Material provided:

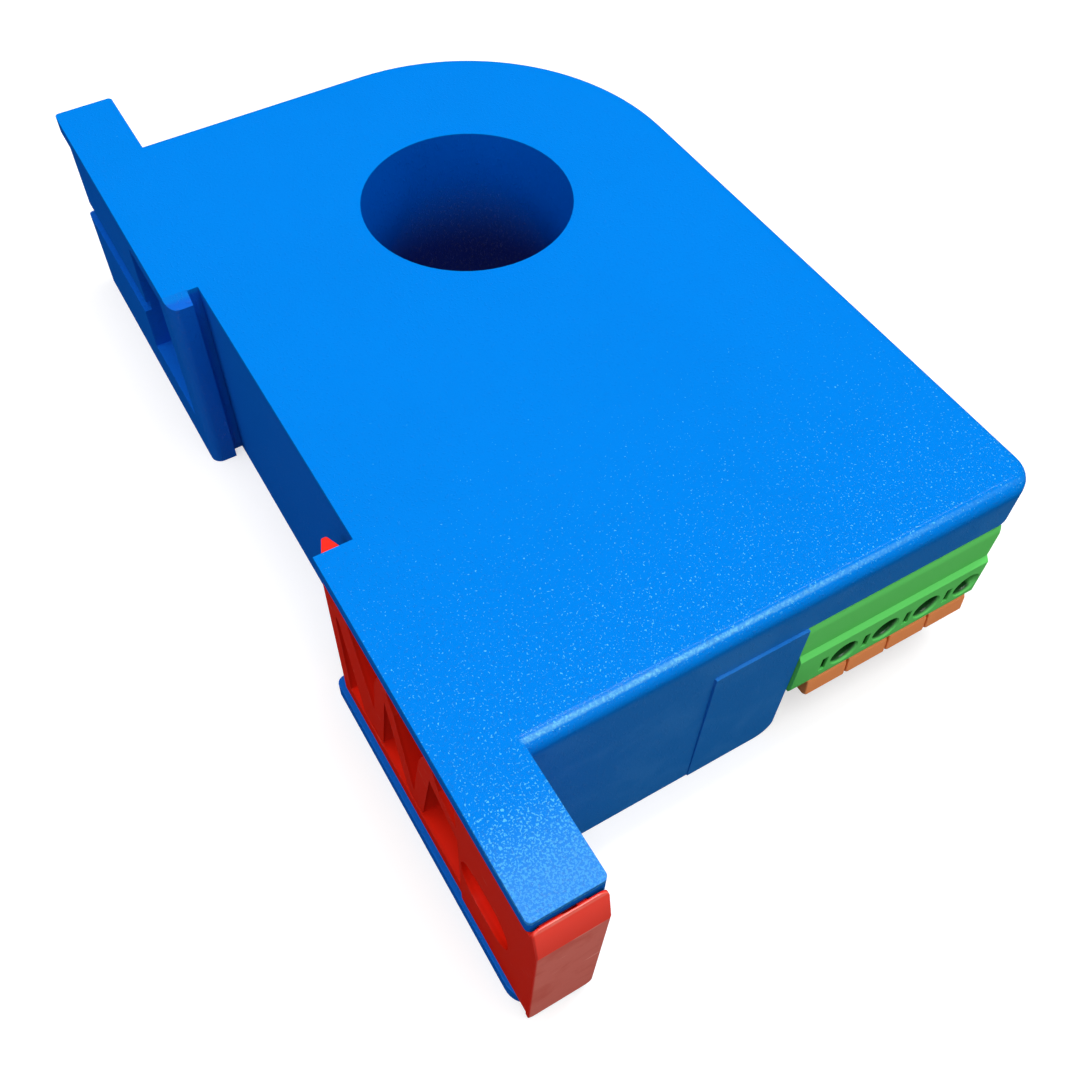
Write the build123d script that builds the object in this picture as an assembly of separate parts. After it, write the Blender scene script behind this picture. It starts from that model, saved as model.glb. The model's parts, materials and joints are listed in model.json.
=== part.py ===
from build123d import *
from math import cos, radians, sin
import os

os.makedirs("parts", exist_ok=True)

# A DIN-rail current sensor, in millimetres. The origin is on the aperture's axis, in the plane of
# the underside. +X points away from the rail, +Y towards the fixed hook, +Z along the aperture.

# Driving sizes of the case
case_height = 25.0
aperture_r = 11.6
axis_to_rail_face = 34.3
axis_to_side = 26.3
axis_to_far_wall = 27.35
axis_to_near_wall = 59.5
near_foot_reach = 11.5
far_foot_reach = 10.0
foot_width = 6.8
foot_corner_r = 0.5
wall = 1.8
top_wall = 2.0
tube_wall = 1.6
web = 1.6
near_corner_r = 3.0
top_edge_r = 1.5
cover_thickness = 2.0
seam = 0.15
over = 1.0

# Driving sizes of the rail notch and its fixed hook
rail_lip = 1.0
rail_lip_clearance = 0.15
hook_thickness = 2.65
hook_reach = 1.1
hook_bevel = 1.3
hook_lead_r = 1.2
axis_to_hook_groove = 1.5
rail_slot = 36.5

# Driving sizes of the far foot's pocket
hook_rib = 2.3
pocket_length = 12.8
pocket_floor = 5.4
panel_recess = 0.45
panel_step_height = 11.0
panel_groove = 1.3
panel_groove_depth = 0.4
panel_wall = 1.5

# Driving sizes of the latch and its channel
channel_plate = 1.5
channel_lip = 0.5
channel_lip_width = 0.8
tongue_proud = 0.25
tongue_setback = 0.5
tongue_overrun = 1.2
tongue_corner_r = 0.9
tongue_end_r = 2.2
latch_clearance = 0.15
latch_face_gap = 0.1
latch_back_gap = 0.25
latch_cap_gap = 0.2
latch_cap_depth = 0.95
latch_cap_edge = 0.2
latch_cap_foot = 0.35
latch_cap_drop = 1.1
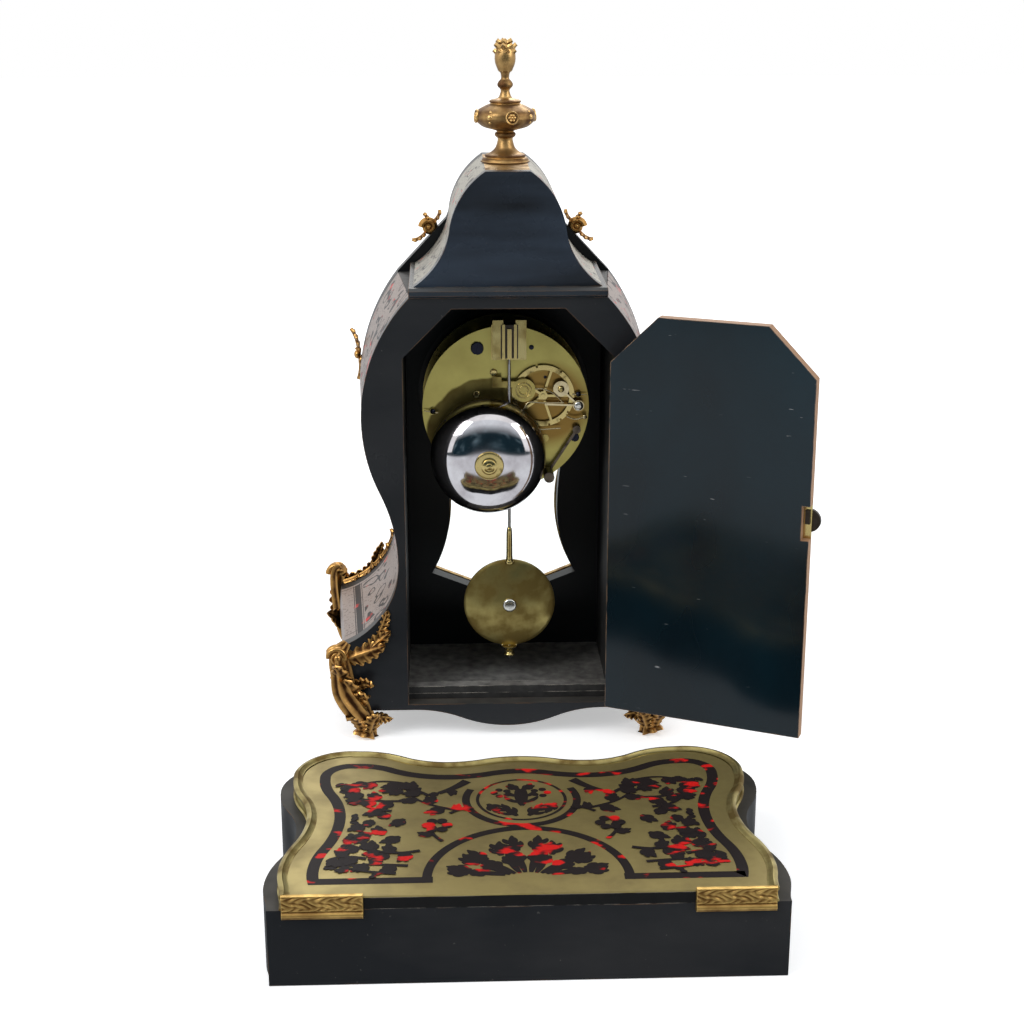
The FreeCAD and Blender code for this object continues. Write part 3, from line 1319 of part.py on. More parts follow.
def pendulum():
    x = "pendulum_x"
    y = MOVEMENT + " - pendulum_out"
    strip = box("spring_strip", x + " - spring_thick / 2", y + " - spring_wide / 2",
                "pendulum_top - spring_down", "spring_thick", "spring_wide",
                "spring_up + spring_down")
    tail = "bob_high - bob_r - rating_nut_high - rod_tail"
    rod = post("rod_bar", x, y, tail, "rod_r", f"pendulum_top - spring_down + 1 - ({tail})")
    node(join("pendulum_rod_form", strip, rod), "pendulum_rod")
    lens = [("0", "-bob_thick / 2"), ("bob_r * 0.55", "-bob_thick * 0.41"),
            ("bob_r * 0.85", "-bob_thick * 0.24"), ("bob_r", "-bob_edge / 2"),
            ("bob_r", "bob_edge / 2"), ("bob_r * 0.85", "bob_thick * 0.24"),
            ("bob_r * 0.55", "bob_thick * 0.41"), ("0", "bob_thick / 2")]
    disc_body = turned("bob_lens", lens, x, y, "bob_high", along_y=True)
    boss = bar("bob_boss", x, y + " - bob_thick / 2 - bob_boss_thick", "bob_high", "bob_boss_r",
               "bob_boss_thick + 1")
    bore = post("bob_bore", x, y, "bob_high - bob_r - 1", "rod_r", "2 * bob_r + 2")
    node(less("pendulum_bob_form", join("bob_blank", disc_body, boss), bore), "pendulum_bob")
    nut = [("rod_r", "0"), ("rating_nut_r * 0.7", "0"), ("rating_nut_r * 0.6", "rating_nut_high * 0.4"),
           ("rating_nut_r", "rating_nut_high * 0.85"), ("rating_nut_r", "rating_nut_high"),
           ("rod_r", "rating_nut_high")]
    node(turned("rating_nut_form", nut, x, y, "bob_high - bob_r - rating_nut_high"), "rating_nut")


# ---------------------------------------------------------------- plinth

def plinth_outline(half, swell, waist, margin=0.0):
    """Plan of the plinth from its straight near edge: swelling ends, waists and a lobed far edge."""
    deep = S.plinth_deep + margin
    outline = Outline(0, 0)
    outline.line(half, 0)
    outline.ess_upright(swell, S.plinth_deep * 0.15)
    outline.ess_upright(waist, S.plinth_deep * 0.5)
    outline.ess_upright(swell, S.plinth_deep * 0.8)
    outline.arc((swell - (swell - S.plinth_lobe_x) * 0.22, deep * 0.945), (S.plinth_lobe_x, deep))
    outline.ess_level(S.plinth_trough_x, deep - S.plinth_trough)
    outline.ess_level(0, deep - S.plinth_hump)
    return outline.mirrored()


def plinth():
    near = REAR - S.plinth_away
    body = Part.Face(plinth_outline(S.plinth_body_half, S.plinth_body_swell, S.plinth_body_waist,
                                    S.plinth_body_margin).wire(level(near, 0)))
    node(shaped("plinth_body_form", body.extrude(FreeCAD.Vector(0, 0, S.plinth_body_high))),
         "plinth_body")
    top = plinth_outline(S.plinth_top_half, S.plinth_top_swell, S.plinth_top_waist)
    low = S.plinth_body_high
    whole = Part.Face(top.wire(level(near, low)))
    rim_in = S.rim_wide
    inner = plinth_outline(S.plinth_top_half - rim_in, S.plinth_top_swell - rim_in,
                           S.plinth_top_waist - rim_in, -rim_in)
    flat = Part.Face(inner.wire(level(near, low)))
    lift = S.plinth_high - S.plate_thin - low
    node(shaped("plinth_platform_form", flat.extrude(FreeCAD.Vector(0, 0, lift))), "plinth_platform")
    sheet_metal = flat.copy()
    sheet_metal.translate(FreeCAD.Vector(0, 0, lift))
    node(shaped("plinth_inlay_plate_form", sheet_metal.extrude(FreeCAD.Vector(0, 0, S.plate_thin))),
         "plinth_inlay_plate")
    rim = whole.cut(flat)
    rim = max(rim.Faces, key=lambda face: face.Area)
    node(shaped("plinth_rim_form", rim.extrude(FreeCAD.Vector(0, 0, lift + S.plate_thin + S.rim_proud))),
         "plinth_rim")
    strips = []
    for start in ("-plinth_top_half", "plinth_top_half - strip_long"):
        strips.append(box("corner_strip", start, "-case_deep / 2 - plinth_away - strip_thick",
                          "plinth_high + rim_proud - strip_high", "strip_long", "strip_thick",
                          "strip_high"))
    node(group("plinth_corner_strips_form", *strips), "plinth_corner_strips")


# ---------------------------------------------------------------- assembly and export

rear_board()
front_form = front_board().Shape
sides()
floor_and_roof()
cornice()
hood()
finial()
legs(case_envelope())
small_mounts(front_form)
dial()
front_door()
rear_door()
movement_frame()
suspension()
bell_and_stand()
small_fixings()
train()
count_wheel()
hammer()
locking_lever()
crutch_and_pallets()
motion_work()
pendulum()
plinth()
doc.recompute()

for item in doc.Objects:
    if "Invalid" in item.State or "Error" in item.State:
        raise RuntimeError(f"{item.Name} did not build: {item.State}")
for item in nodes:
    if item.Shape.isNull() or not item.Shape.isValid() or not item.Shape.Solids:
        raise RuntimeError(f"{item.Label} has no sound solid")

os.makedirs("parts", exist_ok=True)
for item in nodes:
    item.Shape.exportStep(f"parts/{item.Label}.step")
print(len(nodes), "sub-parts,", sum(len(item.Shape.Solids) for item in nodes), "solids")
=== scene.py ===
import math
import bmesh
import bpy
import numpy as np
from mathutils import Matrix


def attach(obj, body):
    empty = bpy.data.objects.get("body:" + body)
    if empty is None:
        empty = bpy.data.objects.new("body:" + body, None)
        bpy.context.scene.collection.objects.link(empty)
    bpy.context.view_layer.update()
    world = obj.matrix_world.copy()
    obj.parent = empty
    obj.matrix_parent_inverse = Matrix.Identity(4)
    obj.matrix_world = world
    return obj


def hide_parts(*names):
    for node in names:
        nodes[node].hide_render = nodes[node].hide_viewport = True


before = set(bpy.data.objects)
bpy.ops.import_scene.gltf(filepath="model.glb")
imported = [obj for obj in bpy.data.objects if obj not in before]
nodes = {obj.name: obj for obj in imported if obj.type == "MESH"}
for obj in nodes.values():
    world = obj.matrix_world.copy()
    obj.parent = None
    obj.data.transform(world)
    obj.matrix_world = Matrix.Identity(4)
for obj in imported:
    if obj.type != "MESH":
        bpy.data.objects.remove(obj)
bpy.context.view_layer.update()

# ------------------------------------------------------------------ camera and studio
# The clock stands on a white table and is seen from behind, a little from above and from
# the left, with a long lens.  The camera's place comes from the photograph's perspective.
# Mirrors see the table end behind the camera, a dark room beyond it and a bright ceiling.

CAMERA_AT = (-0.040, -1.165, 0.508)
CAMERA_HEADING = (0.038, 0.999)
CAMERA_DIP = math.radians(17.56)
CAMERA_LENS = 63.6

camera = bpy.data.objects.new("camera", bpy.data.cameras.new("camera"))
bpy.context.scene.collection.objects.link(camera)
camera.location = CAMERA_AT
camera.data.lens = CAMERA_LENS
camera.rotation_euler = (math.pi / 2 - CAMERA_DIP, 0, -math.atan2(*CAMERA_HEADING))
bpy.context.scene.camera = camera
bpy.context.scene.view_settings.view_transform = "Standard"


def put(tree, kind, inputs=None, **settings):
    """Add a shader node; inputs maps a socket to a value or to another node's socket."""
    made = tree.nodes.new(kind)
    for name, value in settings.items():
        setattr(made, name, value)
    for name, value in (inputs or {}).items():
        if isinstance(value, bpy.types.NodeSocket):
            tree.links.new(value, made.inputs[name])
        else:
            made.inputs[name].default_value = value
    return made


def empty_material(name):
    """A new material and its tree, with nothing in the tree."""
    made = bpy.data.materials.new(name)
    made.use_nodes = True
    made.node_tree.nodes.clear()
    return made, made.node_tree


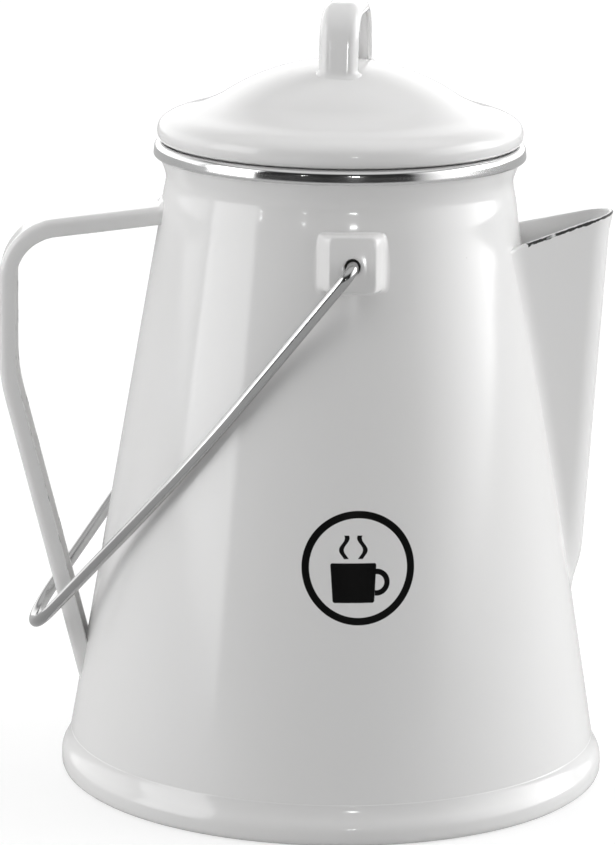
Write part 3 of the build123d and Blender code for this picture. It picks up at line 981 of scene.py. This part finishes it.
level = studio["front"] + studio["left"] * leftBox + studio["right"] * rightBox + studio["behind"] * behind
level = level.larger(studio["above"] * overhead)
cameraRay = sky.node("ShaderNodeLightPath", output="Is Camera Ray")
strength = level * (1 - cameraRay) + cameraRay * studio["seen"]
skyLight = sky.node("ShaderNodeBackground", values={"Color": grey(1.0), "Strength": strength})
sky.node("ShaderNodeOutputWorld", values={"Surface": skyLight})


def smallLamp(name, turn, tilt, size, radiance, distance=1.5, aimZ=0.12):
    # a small bright panel that faces the pot, in metres and degrees; power = radiance * area * pi
    data = bpy.data.lights.new(name, "AREA")
    data.shape = "RECTANGLE"
    data.size, data.size_y = size
    data.energy = radiance * size[0] * size[1] * np.pi
    lamp = newObject(name, data)
    turn, tilt = np.radians(turn), np.radians(tilt)
    spot = np.array((np.sin(turn) * np.cos(tilt), -np.cos(turn) * np.cos(tilt), np.sin(tilt))) * distance
    facing = Matrix.Rotation(turn, 4, "Z") @ Matrix.Rotation(np.pi / 2 - tilt, 4, "X")
    lamp.matrix_world = Matrix.Translation((spot[0], spot[1], spot[2] + aimZ)) @ facing
    lamp.visible_camera = False


smallLamp("lampRight", 7.0, 11.5, (0.10, 0.022), 90.0)
smallLamp("lampLeft", -24.0, 12.5, (0.04, 0.02), 36.0)
smallLamp("lampFarLeft", -53.0, 12.0, (0.02, 0.02), 70.0)

view = {"place": (-0.0479, -1.2470, 0.4032), "turn": -1.776, "down": 13.021, "roll": 0.78, "lens": 167.49}
cameraData = bpy.data.cameras.new("camera")
cameraData.lens = view["lens"]
cameraData.sensor_width = 36.0
cameraData.clip_start, cameraData.clip_end = 0.05, 100.0
camera = newObject("camera", cameraData)
camera.matrix_world = (
    Matrix.Translation(view["place"])
    @ Matrix.Rotation(np.radians(view["turn"]), 4, "Z")
    @ Matrix.Rotation(np.radians(90 - view["down"]), 4, "X")
    @ Matrix.Rotation(np.radians(view["roll"]), 4, "Z")
)
bpy.context.scene.camera = camera
bpy.context.scene.view_settings.view_transform = "Standard"
print("floor, light and camera set")
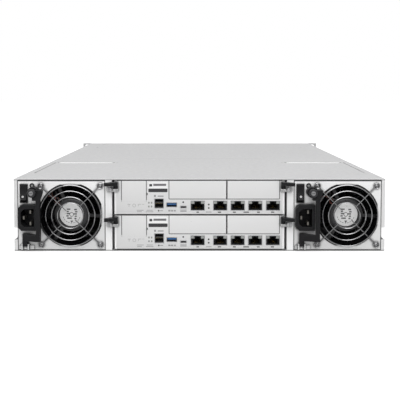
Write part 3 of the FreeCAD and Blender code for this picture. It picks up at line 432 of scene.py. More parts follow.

Exercise details: Give again the run of lines that opens at the line with "crutch_and_pallets()" and closes at the line with "nodes[node].hide_render = nodes[node].hide_viewport", exactly, and only that run.

In response:
crutch_and_pallets()
motion_work()
pendulum()
plinth()
doc.recompute()

for item in doc.Objects:
    if "Invalid" in item.State or "Error" in item.State:
        raise RuntimeError(f"{item.Name} did not build: {item.State}")
for item in nodes:
    if item.Shape.isNull() or not item.Shape.isValid() or not item.Shape.Solids:
        raise RuntimeError(f"{item.Label} has no sound solid")

os.makedirs("parts", exist_ok=True)
for item in nodes:
    item.Shape.exportStep(f"parts/{item.Label}.step")
print(len(nodes), "sub-parts,", sum(len(item.Shape.Solids) for item in nodes), "solids")
=== scene.py ===
import math
import bmesh
import bpy
import numpy as np
from mathutils import Matrix


def attach(obj, body):
    empty = bpy.data.objects.get("body:" + body)
    if empty is None:
        empty = bpy.data.objects.new("body:" + body, None)
        bpy.context.scene.collection.objects.link(empty)
    bpy.context.view_layer.update()
    world = obj.matrix_world.copy()
    obj.parent = empty
    obj.matrix_parent_inverse = Matrix.Identity(4)
    obj.matrix_world = world
    return obj


def hide_parts(*names):
    for node in names:
        nodes[node].hide_render = nodes[node].hide_viewport = True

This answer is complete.